Is there anything on my end that i can try to make it run? The BLOCK_SIZE argument does not seem to change anything. The same code also runs without compilation on the same GPU.

Manual caching - do you mean something like this in forward?

if self.block_mask is None:
    l_q, l_k = q.shape[2], k.shape[2]
    self.block_mask =  self.create_block_mask(l_q, l_k)

Avoiding having to feed in l_q and l_k as hyperparameters to __init__ would be nice - it just doesn't feel very torch-like compared to how we coded transformers so far.
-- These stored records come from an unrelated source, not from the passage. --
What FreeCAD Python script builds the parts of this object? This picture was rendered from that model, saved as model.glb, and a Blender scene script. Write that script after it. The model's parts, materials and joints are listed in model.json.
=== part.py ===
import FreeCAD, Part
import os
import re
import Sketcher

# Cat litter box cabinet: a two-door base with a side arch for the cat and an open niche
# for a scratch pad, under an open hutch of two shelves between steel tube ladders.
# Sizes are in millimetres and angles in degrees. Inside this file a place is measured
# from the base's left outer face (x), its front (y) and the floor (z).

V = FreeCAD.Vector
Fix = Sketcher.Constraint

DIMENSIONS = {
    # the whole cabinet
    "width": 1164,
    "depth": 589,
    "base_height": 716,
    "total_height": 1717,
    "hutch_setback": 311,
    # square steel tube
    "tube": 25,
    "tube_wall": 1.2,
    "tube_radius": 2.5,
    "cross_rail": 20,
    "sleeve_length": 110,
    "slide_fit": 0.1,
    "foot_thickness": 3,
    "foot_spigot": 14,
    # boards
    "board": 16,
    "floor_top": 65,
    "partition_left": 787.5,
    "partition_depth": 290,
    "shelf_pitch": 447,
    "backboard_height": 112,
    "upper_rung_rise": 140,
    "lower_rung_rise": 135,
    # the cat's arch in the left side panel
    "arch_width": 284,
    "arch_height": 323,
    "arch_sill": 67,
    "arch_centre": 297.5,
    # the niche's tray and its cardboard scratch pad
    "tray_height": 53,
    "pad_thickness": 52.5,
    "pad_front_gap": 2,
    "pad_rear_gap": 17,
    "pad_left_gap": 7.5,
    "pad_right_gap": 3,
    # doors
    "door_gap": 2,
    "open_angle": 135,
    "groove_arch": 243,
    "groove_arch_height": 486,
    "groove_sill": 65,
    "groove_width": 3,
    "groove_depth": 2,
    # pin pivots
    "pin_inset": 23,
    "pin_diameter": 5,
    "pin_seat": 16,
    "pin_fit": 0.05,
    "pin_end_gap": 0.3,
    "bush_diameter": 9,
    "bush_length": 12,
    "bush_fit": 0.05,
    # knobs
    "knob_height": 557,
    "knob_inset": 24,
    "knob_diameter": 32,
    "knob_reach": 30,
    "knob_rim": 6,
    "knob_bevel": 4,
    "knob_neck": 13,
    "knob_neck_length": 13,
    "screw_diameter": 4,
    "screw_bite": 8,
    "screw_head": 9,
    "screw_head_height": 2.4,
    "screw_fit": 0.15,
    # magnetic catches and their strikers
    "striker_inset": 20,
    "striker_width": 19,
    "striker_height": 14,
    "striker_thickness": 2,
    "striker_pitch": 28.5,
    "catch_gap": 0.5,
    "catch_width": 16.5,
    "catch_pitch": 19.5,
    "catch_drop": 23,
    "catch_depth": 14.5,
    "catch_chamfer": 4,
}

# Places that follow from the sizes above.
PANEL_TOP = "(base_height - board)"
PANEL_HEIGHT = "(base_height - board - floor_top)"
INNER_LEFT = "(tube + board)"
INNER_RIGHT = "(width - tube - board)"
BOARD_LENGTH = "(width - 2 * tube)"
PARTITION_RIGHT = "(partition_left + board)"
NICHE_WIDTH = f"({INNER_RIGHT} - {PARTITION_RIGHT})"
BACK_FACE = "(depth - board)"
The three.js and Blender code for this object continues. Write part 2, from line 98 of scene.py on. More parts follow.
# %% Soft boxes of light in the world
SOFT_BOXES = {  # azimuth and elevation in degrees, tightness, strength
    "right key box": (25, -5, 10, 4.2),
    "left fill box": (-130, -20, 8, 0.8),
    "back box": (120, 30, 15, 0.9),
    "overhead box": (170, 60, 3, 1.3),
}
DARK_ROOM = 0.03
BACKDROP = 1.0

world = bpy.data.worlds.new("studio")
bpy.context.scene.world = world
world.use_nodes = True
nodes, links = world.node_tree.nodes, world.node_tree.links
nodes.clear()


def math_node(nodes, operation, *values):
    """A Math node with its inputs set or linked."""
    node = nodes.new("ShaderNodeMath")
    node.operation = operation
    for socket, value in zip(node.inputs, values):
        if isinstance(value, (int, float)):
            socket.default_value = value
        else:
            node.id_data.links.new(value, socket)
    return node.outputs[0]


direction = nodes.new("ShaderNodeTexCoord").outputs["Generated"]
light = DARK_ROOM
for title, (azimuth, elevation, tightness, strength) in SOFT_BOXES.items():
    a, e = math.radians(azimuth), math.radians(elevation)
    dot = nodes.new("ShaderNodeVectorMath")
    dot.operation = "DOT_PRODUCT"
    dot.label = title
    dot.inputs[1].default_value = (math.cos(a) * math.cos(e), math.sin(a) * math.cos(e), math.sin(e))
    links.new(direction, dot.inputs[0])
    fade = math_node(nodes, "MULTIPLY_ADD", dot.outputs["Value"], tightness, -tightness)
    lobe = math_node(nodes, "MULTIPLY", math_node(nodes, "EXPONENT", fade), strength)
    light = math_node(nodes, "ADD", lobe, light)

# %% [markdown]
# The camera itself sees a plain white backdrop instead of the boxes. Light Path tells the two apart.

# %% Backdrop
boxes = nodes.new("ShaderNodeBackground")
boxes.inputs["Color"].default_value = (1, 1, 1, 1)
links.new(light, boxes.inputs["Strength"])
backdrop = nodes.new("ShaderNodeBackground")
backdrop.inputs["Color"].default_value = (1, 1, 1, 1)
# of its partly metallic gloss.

Chillee commented 3 weeks ago

@fteufel Perhaps doing torch.compile(mode="max-autotune-no-cudagraphs") would allow you to workaround it?

fteufel commented 3 weeks ago

Thanks for the suggestion - unfortunately it doesn't do it. I see the same out of resource exceptions printed, until eventually I hit

  File "/home/felix/.conda/envs/debug/lib/python3.10/site-packages/torch/_inductor/", line 1336, in do_autotuning
    raise NoValidChoicesError
torch._inductor.exc.LoweringException: NoValidChoicesError: 
  target: flex_attention
drisspg commented 3 weeks ago

Yeah, I think we need to add some more fallback_options for autotuning If you are feeling up to help and are down to hack up your site packages: /home/drisspg/.conda/envs/ao/lib/python3.12/site-packages/torch/_inductor/kernel/

This is where the flex_attention file is installed in my local conda env. If you hack these up:

you can try setting the block_size to a smaller power of 2 or to a less stages.

It also might be the case that you are hitting the decoding kernel:

and again you can try setting the return choice here to be smaller in block sizes and stages

fteufel commented 3 weeks ago

Cool - tried it.

  1. I actually hit the A100 branch on my A10 GPU.

    elif head_dim <= 256 and torch.cuda.get_device_capability() >= (8, 0):  # A100
        print('**** A100')
    **** A100
    Traceback (most recent call last):
    [...same error as before]
  2. Made it work like

    # commented this out
    # default_config = _a100_default_config.get((dtype, head_dim), default_config)
    default_config = (32, 16, 4, 3)

So the default modest hardware fallback would be fine, we just didn't get there apparently.